*WHAT IS ASKED:*
Give a verbatim repeat of the lines that run from the line containing "node = cad_parts[name]" to the end of the data below.

*GIVEN INFORMATION:*

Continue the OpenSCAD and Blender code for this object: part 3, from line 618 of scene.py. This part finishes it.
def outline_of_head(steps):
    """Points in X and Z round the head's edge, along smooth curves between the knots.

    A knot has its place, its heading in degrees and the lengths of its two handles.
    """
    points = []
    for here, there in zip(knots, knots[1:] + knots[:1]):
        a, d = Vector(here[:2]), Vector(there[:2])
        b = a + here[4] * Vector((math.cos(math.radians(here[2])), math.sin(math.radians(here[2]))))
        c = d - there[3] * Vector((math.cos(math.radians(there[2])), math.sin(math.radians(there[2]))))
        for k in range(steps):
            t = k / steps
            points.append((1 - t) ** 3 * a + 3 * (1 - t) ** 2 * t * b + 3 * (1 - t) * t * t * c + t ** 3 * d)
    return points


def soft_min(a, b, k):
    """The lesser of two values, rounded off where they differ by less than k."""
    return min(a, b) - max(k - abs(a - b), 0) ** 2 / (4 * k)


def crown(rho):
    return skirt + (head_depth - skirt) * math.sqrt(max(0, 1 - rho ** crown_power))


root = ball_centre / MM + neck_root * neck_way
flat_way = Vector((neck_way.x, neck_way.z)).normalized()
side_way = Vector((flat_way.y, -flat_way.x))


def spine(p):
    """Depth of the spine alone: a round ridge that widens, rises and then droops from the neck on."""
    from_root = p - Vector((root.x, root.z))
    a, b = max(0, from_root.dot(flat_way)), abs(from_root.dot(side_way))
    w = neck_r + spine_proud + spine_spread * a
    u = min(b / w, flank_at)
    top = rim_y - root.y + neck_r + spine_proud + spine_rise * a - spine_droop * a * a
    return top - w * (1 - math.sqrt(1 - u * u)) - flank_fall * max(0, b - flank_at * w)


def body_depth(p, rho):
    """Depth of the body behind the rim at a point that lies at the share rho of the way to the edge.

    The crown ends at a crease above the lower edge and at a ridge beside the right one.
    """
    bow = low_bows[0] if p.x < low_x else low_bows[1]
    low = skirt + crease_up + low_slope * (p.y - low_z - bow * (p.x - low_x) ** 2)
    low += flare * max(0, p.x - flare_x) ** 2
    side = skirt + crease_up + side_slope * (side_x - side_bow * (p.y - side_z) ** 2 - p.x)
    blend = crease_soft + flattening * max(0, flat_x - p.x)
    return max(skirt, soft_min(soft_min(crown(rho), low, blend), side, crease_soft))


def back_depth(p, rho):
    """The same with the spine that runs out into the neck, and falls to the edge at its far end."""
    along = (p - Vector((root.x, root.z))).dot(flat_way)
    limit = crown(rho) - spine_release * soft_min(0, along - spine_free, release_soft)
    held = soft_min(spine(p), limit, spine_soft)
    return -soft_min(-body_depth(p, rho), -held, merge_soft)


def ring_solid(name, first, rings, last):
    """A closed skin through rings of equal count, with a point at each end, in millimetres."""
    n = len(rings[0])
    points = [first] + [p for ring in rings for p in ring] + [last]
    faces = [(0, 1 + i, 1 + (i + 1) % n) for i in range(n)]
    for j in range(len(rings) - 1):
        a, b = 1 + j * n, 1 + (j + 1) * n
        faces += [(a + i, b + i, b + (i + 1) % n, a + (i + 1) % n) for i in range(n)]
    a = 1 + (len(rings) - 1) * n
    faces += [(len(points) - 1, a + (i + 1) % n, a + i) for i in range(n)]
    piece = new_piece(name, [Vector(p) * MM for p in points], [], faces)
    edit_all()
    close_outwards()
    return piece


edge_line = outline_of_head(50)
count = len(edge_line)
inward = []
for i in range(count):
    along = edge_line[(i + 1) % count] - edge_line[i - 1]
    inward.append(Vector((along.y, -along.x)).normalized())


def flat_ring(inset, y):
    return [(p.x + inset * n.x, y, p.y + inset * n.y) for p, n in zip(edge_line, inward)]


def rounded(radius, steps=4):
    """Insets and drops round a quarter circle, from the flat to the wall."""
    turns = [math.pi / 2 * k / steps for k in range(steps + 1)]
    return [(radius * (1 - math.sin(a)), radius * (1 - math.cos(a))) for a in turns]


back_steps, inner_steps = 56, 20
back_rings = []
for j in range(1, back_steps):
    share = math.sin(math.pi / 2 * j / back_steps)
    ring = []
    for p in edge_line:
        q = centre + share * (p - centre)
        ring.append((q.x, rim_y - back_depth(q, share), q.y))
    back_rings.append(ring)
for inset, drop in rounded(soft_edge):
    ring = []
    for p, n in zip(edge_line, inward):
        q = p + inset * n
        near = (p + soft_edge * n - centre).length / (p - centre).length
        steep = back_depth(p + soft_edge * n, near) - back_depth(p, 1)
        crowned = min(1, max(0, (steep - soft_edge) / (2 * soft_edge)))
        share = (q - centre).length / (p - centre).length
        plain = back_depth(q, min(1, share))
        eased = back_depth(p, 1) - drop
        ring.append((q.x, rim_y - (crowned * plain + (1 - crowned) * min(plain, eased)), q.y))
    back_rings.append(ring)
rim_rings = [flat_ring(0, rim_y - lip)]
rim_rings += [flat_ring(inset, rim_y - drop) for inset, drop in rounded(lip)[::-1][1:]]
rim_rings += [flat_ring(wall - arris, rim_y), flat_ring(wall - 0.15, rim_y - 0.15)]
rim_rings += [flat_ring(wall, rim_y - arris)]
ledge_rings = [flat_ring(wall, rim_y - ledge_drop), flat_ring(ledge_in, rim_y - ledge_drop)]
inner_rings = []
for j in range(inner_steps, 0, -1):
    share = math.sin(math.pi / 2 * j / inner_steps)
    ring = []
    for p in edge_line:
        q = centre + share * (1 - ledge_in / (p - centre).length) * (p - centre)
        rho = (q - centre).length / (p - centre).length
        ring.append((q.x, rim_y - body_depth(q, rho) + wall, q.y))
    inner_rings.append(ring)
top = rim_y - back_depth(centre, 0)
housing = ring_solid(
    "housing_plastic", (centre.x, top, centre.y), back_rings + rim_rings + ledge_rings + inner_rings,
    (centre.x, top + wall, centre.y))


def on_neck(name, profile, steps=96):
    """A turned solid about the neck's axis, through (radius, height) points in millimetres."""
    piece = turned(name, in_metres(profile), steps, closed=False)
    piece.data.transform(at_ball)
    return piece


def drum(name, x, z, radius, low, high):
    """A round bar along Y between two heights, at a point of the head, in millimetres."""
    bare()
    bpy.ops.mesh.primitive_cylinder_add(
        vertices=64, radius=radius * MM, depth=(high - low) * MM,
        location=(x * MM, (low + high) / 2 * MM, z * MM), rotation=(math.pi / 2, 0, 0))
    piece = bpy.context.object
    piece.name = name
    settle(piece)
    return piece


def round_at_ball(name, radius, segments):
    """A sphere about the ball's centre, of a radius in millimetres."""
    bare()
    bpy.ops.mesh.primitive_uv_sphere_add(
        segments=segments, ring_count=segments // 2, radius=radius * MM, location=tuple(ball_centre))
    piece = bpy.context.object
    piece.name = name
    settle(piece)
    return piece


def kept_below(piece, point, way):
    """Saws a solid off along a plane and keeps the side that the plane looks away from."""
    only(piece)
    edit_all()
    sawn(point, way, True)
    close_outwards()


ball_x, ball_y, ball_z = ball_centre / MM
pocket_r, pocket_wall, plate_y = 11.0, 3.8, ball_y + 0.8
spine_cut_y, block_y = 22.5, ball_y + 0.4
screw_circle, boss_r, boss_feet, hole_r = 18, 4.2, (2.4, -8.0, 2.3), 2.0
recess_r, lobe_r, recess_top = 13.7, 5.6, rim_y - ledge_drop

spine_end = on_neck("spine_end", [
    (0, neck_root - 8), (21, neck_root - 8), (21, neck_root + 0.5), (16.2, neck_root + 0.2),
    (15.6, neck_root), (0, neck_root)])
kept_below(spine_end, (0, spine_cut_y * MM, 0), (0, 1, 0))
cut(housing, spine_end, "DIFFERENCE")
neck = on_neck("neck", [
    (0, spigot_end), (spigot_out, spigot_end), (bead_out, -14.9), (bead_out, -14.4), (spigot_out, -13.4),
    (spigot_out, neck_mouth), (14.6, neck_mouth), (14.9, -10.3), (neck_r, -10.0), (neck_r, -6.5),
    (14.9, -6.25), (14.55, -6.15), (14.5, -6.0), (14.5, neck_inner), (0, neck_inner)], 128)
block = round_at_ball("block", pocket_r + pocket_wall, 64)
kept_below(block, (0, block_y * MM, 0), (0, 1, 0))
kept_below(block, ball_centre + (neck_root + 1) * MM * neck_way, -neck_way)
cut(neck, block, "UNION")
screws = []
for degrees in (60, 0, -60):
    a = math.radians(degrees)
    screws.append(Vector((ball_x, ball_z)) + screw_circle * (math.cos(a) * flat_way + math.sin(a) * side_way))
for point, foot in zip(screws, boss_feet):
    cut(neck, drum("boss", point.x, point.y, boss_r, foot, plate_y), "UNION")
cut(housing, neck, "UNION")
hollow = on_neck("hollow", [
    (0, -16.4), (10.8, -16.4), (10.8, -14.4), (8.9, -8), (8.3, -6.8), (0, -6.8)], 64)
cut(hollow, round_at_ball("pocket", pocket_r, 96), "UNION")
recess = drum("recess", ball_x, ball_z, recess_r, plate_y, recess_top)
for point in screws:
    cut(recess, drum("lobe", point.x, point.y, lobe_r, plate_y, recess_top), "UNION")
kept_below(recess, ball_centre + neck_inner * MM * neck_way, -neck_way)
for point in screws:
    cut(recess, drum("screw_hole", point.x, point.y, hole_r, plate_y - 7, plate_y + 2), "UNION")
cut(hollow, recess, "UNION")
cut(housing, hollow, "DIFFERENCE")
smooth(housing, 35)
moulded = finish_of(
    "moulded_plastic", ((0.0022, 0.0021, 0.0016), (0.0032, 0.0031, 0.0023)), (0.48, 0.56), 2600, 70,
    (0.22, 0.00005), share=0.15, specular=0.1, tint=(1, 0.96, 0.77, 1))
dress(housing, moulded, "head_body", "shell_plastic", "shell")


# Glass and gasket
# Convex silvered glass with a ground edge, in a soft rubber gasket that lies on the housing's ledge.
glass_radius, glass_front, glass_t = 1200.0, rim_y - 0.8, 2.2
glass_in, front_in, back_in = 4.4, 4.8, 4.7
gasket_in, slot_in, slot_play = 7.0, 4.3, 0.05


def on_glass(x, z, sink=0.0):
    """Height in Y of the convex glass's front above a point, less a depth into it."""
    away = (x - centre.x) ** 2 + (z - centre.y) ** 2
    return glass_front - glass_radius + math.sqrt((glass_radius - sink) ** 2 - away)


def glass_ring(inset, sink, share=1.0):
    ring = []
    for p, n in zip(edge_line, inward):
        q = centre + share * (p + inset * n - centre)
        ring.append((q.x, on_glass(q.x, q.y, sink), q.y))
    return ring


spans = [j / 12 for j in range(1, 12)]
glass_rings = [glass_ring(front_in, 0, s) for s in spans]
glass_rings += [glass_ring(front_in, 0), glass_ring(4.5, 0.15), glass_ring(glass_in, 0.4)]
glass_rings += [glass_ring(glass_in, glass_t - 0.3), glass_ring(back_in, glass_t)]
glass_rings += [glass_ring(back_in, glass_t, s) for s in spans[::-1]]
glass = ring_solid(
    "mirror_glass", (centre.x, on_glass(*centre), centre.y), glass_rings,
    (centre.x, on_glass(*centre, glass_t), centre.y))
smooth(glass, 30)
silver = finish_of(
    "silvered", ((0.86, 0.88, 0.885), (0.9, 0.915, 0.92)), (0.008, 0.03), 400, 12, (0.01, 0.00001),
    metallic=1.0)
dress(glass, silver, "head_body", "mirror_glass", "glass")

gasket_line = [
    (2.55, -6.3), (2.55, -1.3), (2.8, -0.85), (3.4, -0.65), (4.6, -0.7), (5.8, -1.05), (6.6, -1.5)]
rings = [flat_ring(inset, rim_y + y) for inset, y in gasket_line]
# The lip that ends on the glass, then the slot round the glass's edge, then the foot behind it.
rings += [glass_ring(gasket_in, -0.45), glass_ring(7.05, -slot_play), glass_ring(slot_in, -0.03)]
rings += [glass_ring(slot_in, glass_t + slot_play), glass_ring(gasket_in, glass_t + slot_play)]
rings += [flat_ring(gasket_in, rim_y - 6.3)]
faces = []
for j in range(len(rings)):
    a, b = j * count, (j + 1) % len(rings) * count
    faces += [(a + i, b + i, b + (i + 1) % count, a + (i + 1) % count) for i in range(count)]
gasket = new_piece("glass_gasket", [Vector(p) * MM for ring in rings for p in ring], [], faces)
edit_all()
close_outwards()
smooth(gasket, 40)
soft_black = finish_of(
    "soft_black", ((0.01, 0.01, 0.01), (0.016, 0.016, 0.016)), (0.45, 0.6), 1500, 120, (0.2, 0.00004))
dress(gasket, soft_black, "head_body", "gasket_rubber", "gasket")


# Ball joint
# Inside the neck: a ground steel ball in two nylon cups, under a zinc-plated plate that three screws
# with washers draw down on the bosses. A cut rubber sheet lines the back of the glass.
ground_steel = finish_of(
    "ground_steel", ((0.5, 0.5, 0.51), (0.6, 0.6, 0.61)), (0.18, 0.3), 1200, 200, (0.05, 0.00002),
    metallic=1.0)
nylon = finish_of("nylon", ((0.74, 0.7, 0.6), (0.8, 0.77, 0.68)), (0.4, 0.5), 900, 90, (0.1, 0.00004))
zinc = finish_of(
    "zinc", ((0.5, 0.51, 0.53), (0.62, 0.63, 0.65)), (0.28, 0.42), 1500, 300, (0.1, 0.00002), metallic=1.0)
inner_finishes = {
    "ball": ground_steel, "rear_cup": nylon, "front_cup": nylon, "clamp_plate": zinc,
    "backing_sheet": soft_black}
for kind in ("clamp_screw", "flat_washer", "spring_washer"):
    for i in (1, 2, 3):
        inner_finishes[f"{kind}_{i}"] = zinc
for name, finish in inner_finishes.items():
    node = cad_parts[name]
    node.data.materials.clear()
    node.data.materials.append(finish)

*COMPLETE OUTPUT:*
    node = cad_parts[name]
    node.data.materials.clear()
    node.data.materials.append(finish)